** Start **

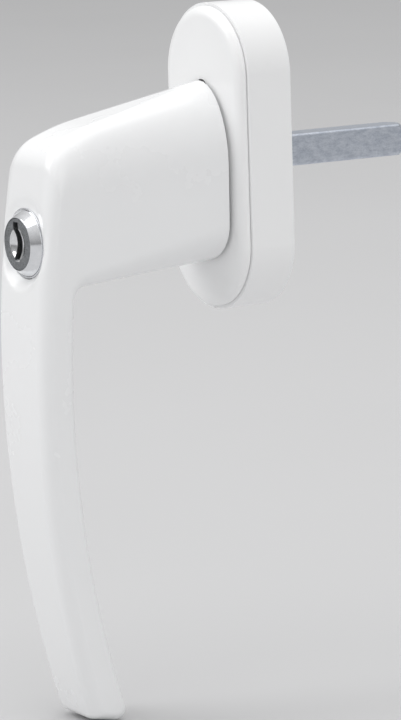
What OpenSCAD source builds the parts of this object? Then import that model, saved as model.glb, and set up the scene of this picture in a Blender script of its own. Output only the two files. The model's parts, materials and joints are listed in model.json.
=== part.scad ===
// Lockable window handle for a tilt-and-turn sash: a curved grip on a hollow neck that
// turns on a rosette, a square spindle behind it and a key cylinder that throws a bolt
// into the rosette.
//
// Frame: the origin lies on the spindle axis in the rosette's mounting plane, +Z up.
// The handle stands in front of that plane on the -Y side and the spindle points to +Y.
// Depths are given as positive distances in front of the mounting plane.

/* [Grip] */
// Distance from the mounting plane to the front of the grip
projection = 60.35; // [56:0.05:75]
// Distance from the spindle axis down to the tip of the grip
grip_drop = 119.7; // [100:0.1:150]
// Thickness of the grip where it is thinnest
grip_thickness = 8.1; // [7:0.1:12]
// Half of the handle's width at the spindle axis
half_width = 11.2; // [10.9:0.1:14]
// Loss of half width for each millimetre downwards
width_taper = 0.025; // [0:0.005:0.035]
// Radius of the long curve on the front of the grip
front_curve = 262; // [200:1:400]
// Radius of the long curve on the back of the grip
back_curve = 240; // [190:1:380]
// Rounding of the grip's front edges
front_round = 3; // [1.5:0.1:3.5]
// Rounding of the grip's back edges
back_round = 2; // [1:0.1:2.5]
// Slope of the cut end of the grip
tip_slope = 0.24; // [0:0.01:0.4]
// Distance from the spindle axis down to where the grip stands furthest forward
crown_drop = 45; // [35:1:60]

/* [Neck] */
// Height of the neck's top line above the spindle axis at the rosette
neck_top = 16.8; // [15:0.1:20]
// Depth of the neck's bottom line below the spindle axis at the rosette
neck_bottom = 22.4; // [22:0.1:27]
// Rise of the top line for each millimetre towards the rosette
top_slope = 0.225; // [0.1:0.005:0.3]
// Rise of the bottom line for each millimetre towards the rosette
bottom_slope = 0.04; // [0:0.005:0.1]
// Radius where the neck's top rolls over into the front of the grip
roll_radius = 8; // [6:0.5:12]
// Radius of the inner corner between neck and grip
inner_radius = 3.2; // [2:0.1:6]
// Gap between the neck and the face of the rosette
neck_gap = 0.6; // [0.4:0.1:1.5]

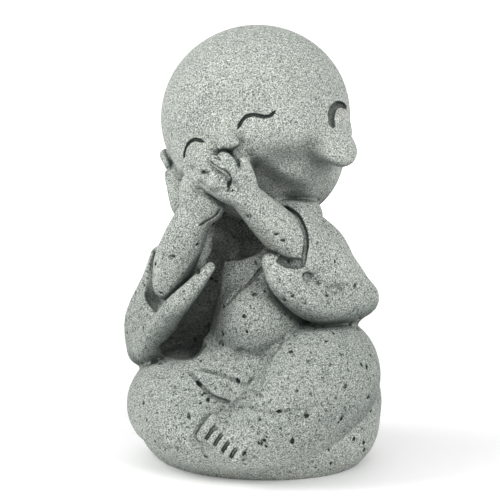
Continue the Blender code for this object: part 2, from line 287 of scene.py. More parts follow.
def right_sleeve(clay):
    """Wide sleeve that hangs open from the raised right forearm."""
    upper_arm = [(-30, 4, 160, 16), (-46, 0, 146, 18), (-57, -10, 120, 19)]
    upper_arm += [(-66, -17, 98, 20), (-68, -20, 86, 18)]
    outer_edge = [(-62, -20, 142, 7), (-68, -20, 120, 9), (-77, -18, 96, 11), (-75, -21, 75, 11)]
    inner_side = [(-34, -30, 130, 6), (-47, -30, 111, 10), (-57, -28, 96, 11)]
    bottom = [(-68, -28, 80, 9), (-58, -34, 82, 8)]
    front_edge = [(-13, -54, 143, 3.5), (-25, -57, 128, 6), (-40, -56, 111, 8), (-67, -36, 78, 8.5)]
    parts = ((upper_arm, 8), (outer_edge, 5), (inner_side, 6), (bottom, 6), (front_edge, 7))
    for rows, width in parts:
        clay.limb(rows, width)
    clay.lump((-56, -31, 105), (16, 18, 26), width=6)


def left_sleeve(clay):
    """Left upper arm, the sleeve round the forearm and the flap below it."""
    upper_arm = [(30, 4, 162, 16), (46, 4, 150, 17), (54, 3, 134, 18), (60, 0, 118, 21)]
    elbow = [(60, 0, 120, 22), (53, -16, 139, 22), (46, -26, 152, 20)]
    shoulder = [(32, -6, 174, 13), (41, -18, 175, 12.5), (37, -29, 177, 9.5)]
    flap = [(74, 4, 117, 13), (56, -28, 118, 14), (38, -45, 133, 11), (29, -50, 148, 7)]
    tuck = [(30, -27, 176, 10), (24, -30, 179, 9)]
    rim = [(31, -29, 181, 5), (41, -35, 175, 8), (47, -36, 163, 10), (48, -36, 151, 10)]
    rim += [(42, -42, 145, 8)]
    parts = ((upper_arm, 8), (elbow, 5), (shoulder, 5), (flap, 3), (tuck, 5), (rim, 5))
    for rows, width in parts:
        clay.limb(rows, width)


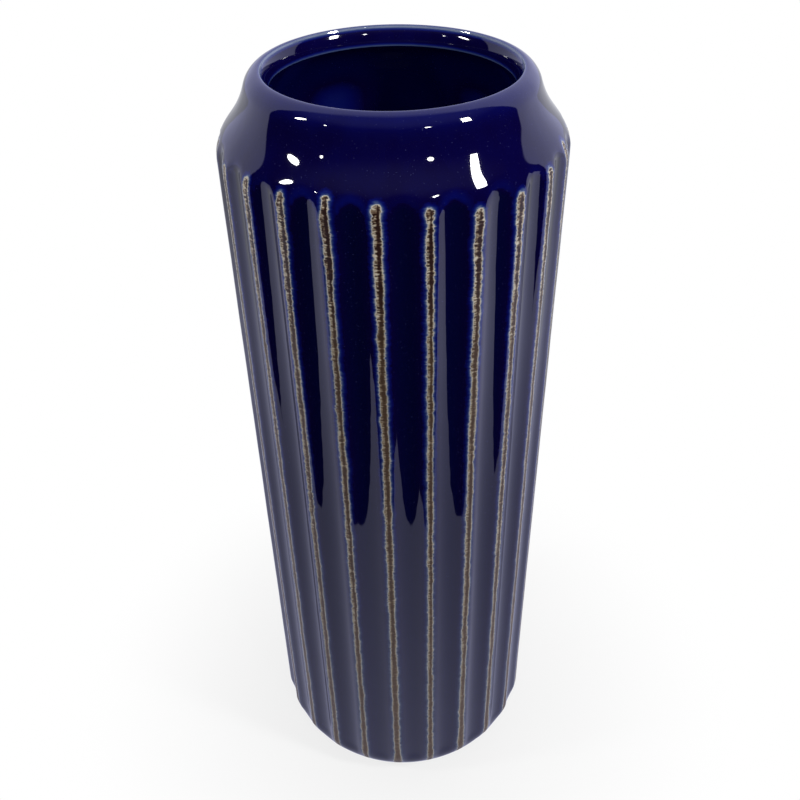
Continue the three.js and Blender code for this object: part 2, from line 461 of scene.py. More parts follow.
# The glaze
def coat(row, across, ridge):
    """How much glaze lies at a point, apart from the thinning along the bare strips."""
    radius, height = row[:2]
    if height < shoulder_z:
        return shoulder_coat + (1 - shoulder_coat) * smoothstep(scoop(across), *pool_edge)
    out = np.hypot(radius - crest_edge_radius, height - crest_edge[1])
    rim = rim_coat + (lip_coat - rim_coat) * smoothstep(out, *rim_line)
    rim += (shoulder_coat - lip_coat) * smoothstep(out, *lip_band)
    inward = radius - (ridge_radius - scoop(across))
    later = smoothstep(height - shoulder_z, *arch_upper_part)
    low = pool_edge[0] + pool_upper_delay[0] * later
    high = pool_edge[1] + pool_upper_delay[1] * later
    pooled = smoothstep(inward, low, high)
    arch = np.clip(smoothstep(inward, *arch_band) - pooled, 0, 1)
    arch = arch * smoothstep(scoop(across), *arch_side)
    thinning = arch_thinning * (1 + arch_variation * wobble(ridge * 2.3, 6.1, 4.4))
    return rim - thinning * arch + (1 - rim) * pooled


def inner_coat(row):
    """The inner coat's thickness round a ring, made thinner in two places below the neck as painted
    pools of light.
    """
    drop = vase_height - row[1]
    around = plain_columns / ridge_count * 2 * math.pi
    lower = smoothstep(drop, *painted_light_upper) * (1 - smoothstep(drop, *painted_light_lower))
    # Two painted pools of lamp light on the inner wall, drawn as a thinner, lighter coat.
    painted_light_pools = sum(
        share * np.exp(-(((around - math.radians(middle)) / math.radians(half)) ** 2))
        for middle, half, share in painted_light_places
    )
    line_drop = drop - collar_drop - collar_edge_round * collar_line_place
    line = math.exp(-((line_drop / collar_line_half) ** 2))
    off_rim = smoothstep(drop, crest_edge_drop, crest_edge_drop + inner_rim_width)
    rim = rim_coat + (shoulder_coat - rim_coat) * off_rim
    deep = smoothstep(drop, collar_drop, collar_drop + inner_coat_full)
    full = rim + (inner_wall_coat - rim) * deep
    return full * (1 - collar_line_thinning * line) - painted_light_pools * lower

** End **

WHAT IS NEEDED - Go through the data and gather every line that holds "code".

OUTPUT FOR THIS TASK -
Continue the Blender code for this object: part 2, from line 287 of scene.py. More parts follow.
Continue the three.js and Blender code for this object: part 2, from line 461 of scene.py. More parts follow.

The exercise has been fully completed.